Have you ever been on a project where, because of the tight schedule or tight budget, the focus was only on delivering business stories? How did that work for you? Did you ever manage to pay all the technical debt incurred? What about the process debt?
I think that in most cases, this is a false economy.ย We’re gaining a small benefit now (maybe not event that), but we’re paying a much larger cost in the future. This is because, as Mike Rother says, a process that does not improve, degrades over time. For example, if you’re not continuously improving the feedback through the deployment pipeline, your 20 minute test suite will grow into an 1 hour test suite. If you’re not constantly fixing brittle tests, people will get used to ignoring them. This is not a people problem. It’s a system problem. It’s much harder to make people do something. It’s easier to put the required controls in the process. As an example, fail the build if the tests take longer than 30 minutes.

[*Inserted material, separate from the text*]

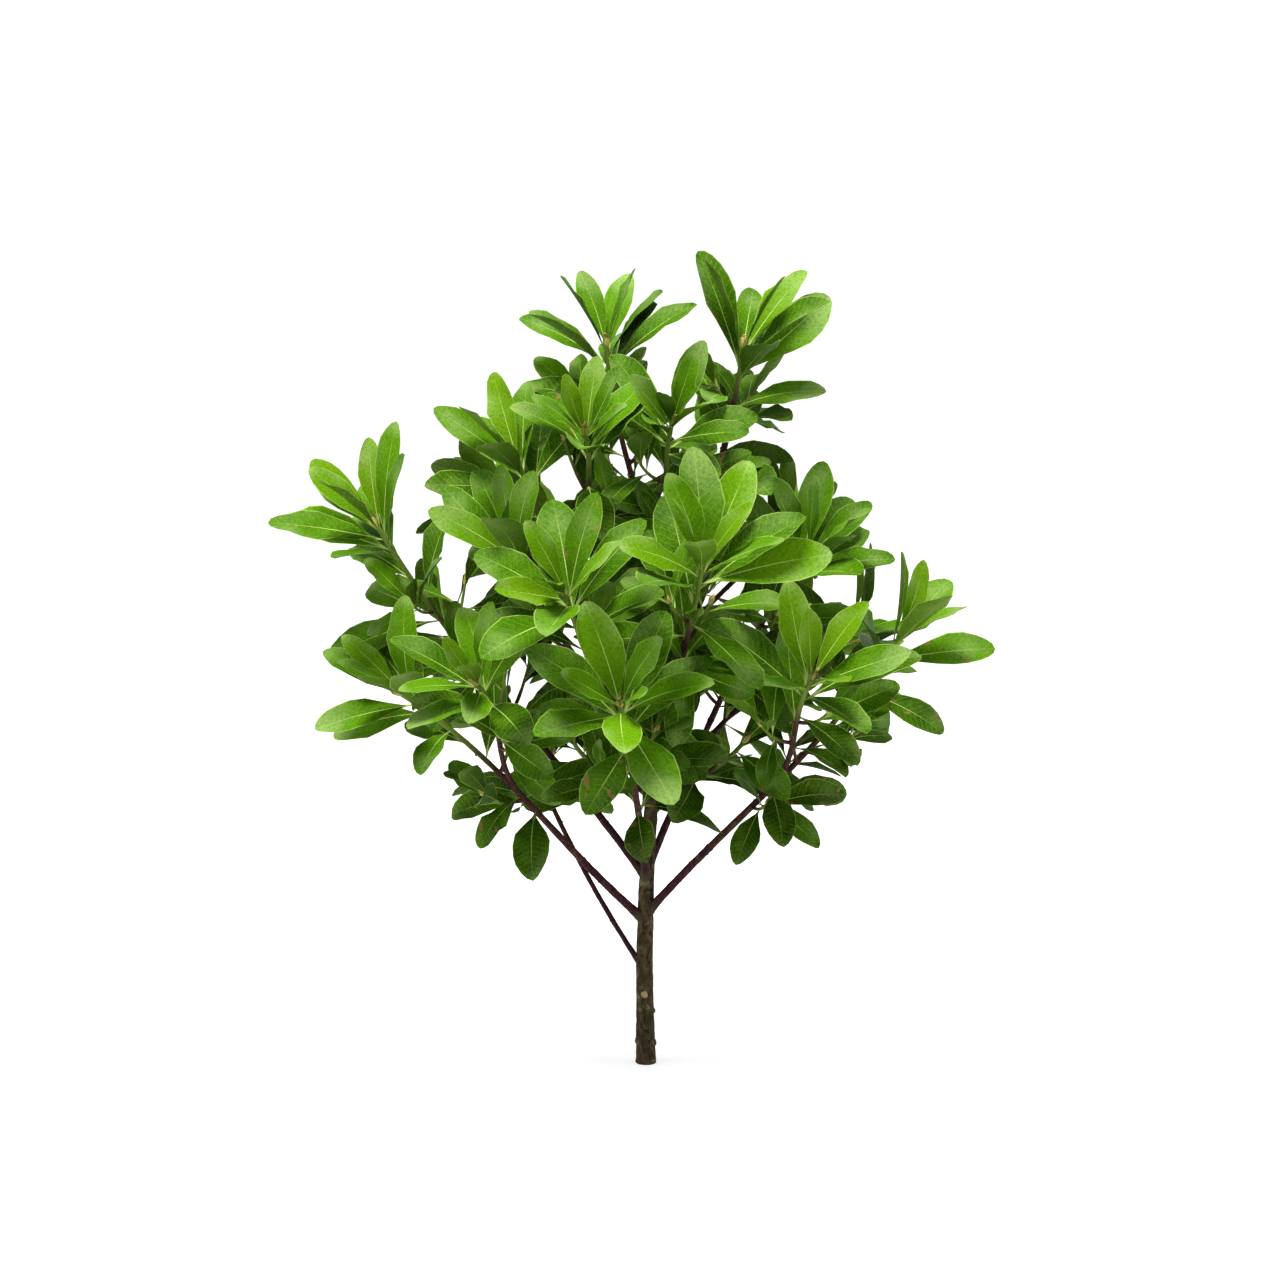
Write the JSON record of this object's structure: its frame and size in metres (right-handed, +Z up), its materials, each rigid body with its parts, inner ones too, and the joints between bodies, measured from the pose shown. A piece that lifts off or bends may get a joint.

Why is this still a problem
What’s interesting is that this is not a new problem. But still, most of us still find ourselves in this position. Why? How come we still find ourselves regressing? How come the deadline never allows for any improvement time? How come we still don’t have enough slack?
One problem is that the cost of process degradation is hidden. So what if a test fails from time to time? It only takes 5 minutes to run again. So what if we don’t have automated tests? We only regression test the app every 2 sprints. But these process inefficiencies introduce a lot of waste (like wait time and rework).
Another problem is that the process degrades slowly. The regression test suite didn’t double overnight. It got there slowly, over the course of several months. We’re the frog that gets slowly boiled alive.
Yet another issue is that, many times, we optimize locally instead of globally. Yes, maybe one team delivered on a tight deadline, breaking all the rules and incurring a lot of technical debt on the way. People are celebrating the value that the team delivered. But what about the impact of the technical debt on the other 5 teams that now have to live with it? Is the organization aware of the real price that they will need to pay?
What to do about it
It feels like organizations don’t really learn from other people’s mistakes. Organizations make the same mistakes, regardless of all the books and case studies. So, many times, in order to learn, organization need to feel the pain. It’s like people are saying “It can’t happen to us. We’ll definitely keep the debt under control”. But then it does happen. So, what ca we, as software professionals, do about it?
Back-of-the-envelope cost-benefit analysis
The first thing that we can do is to make the cost clear. As I said previously, many times this cost is hidden. So, in order to improve, we need to inform the stakeholders about how much waste does each inefficiency cause. This doesn’t have to be a perfect calculation. Many of these things are hard to estimate. A quick, back-of-the-envelope calculation should suffice. Even if you spend more time in analyzing the cost, the result will probably not be much more accurate. Let’s see some examples in practice.
A slow test suite
Let’s say that the automated regression test suite takes 2 hours to run. The team thinks that they can cut this in half if they run more tests in parallel. They estimate that this will take roughly 10 days. Cost = 10 man days.
That was simple. What about the benefit?
Lead Time: If the regression step was the bottleneck, Lead time has now improved with 1 hour. This means that we can fix critical bugs 1 hour faster. We can also potentially ship business value 1 hour faster.
Downstream dependencies: If there are other steps that come right after the regression step, those steps will benefit from this improvement. Let’s say that after a successful regression test run, we can deploy to an UAT environment. We do this about 6 times per sprint. So now users will need to wait 1 hour less. Benefit = 6 hours/sprint (1 man day/sprint). We’re making an assumption that 1 man day has 6 hours of work.
Feedback for developers: Although, in theory, people start working on something else immediately after merging their code, in practice this is not that simple. If the definition of done for a user story states that the change should not cause any regressions, you’ll want to check that it doesn’t. So you’ll follow the build through the deployment pipeline and make sure that it doesn’t break anything. If it breaks something, you’ll need to do some context switching. You’ll drop whatever you’ve started and investigate the failing build. This is why, in practice, people aren’t 100% focused on the new piece of work until the old piece of work is done. So, each developer could potentially gain 1 hour of focused work per merge. If you have a team of 4 developers, and each developer merges his code at least daily, then you could gain 4 (developers) * 9 (working days in a sprint) * 1 (hours) = 36 hours/sprint (6 man days/sprint).
So, after this quick back-of-the-envelope calculation, the estimated Cost is 10 man days and the estimated Benefit is 7 man days/sprint. So, you’ll break even after about 1.5 sprints.
Brittle Tests
Position yourself as a Trusted Adviser
- We should understand the business domain that we are working in. We need to talk with business people using the same ubiquitous language. If you’re working in the accounting domain, you should learn basic accounting. Understand the underlying business need and propose alternative solutions. Maybe even try to solve problems without writing code.
- We should care about the business problem that we are solving. We should make suggestions during sprint reviews. We should delight our customers with small UX improvements. These might be easy to do, but will make the Product Owner trust the team even more (thanks Victor Rentea for the tip).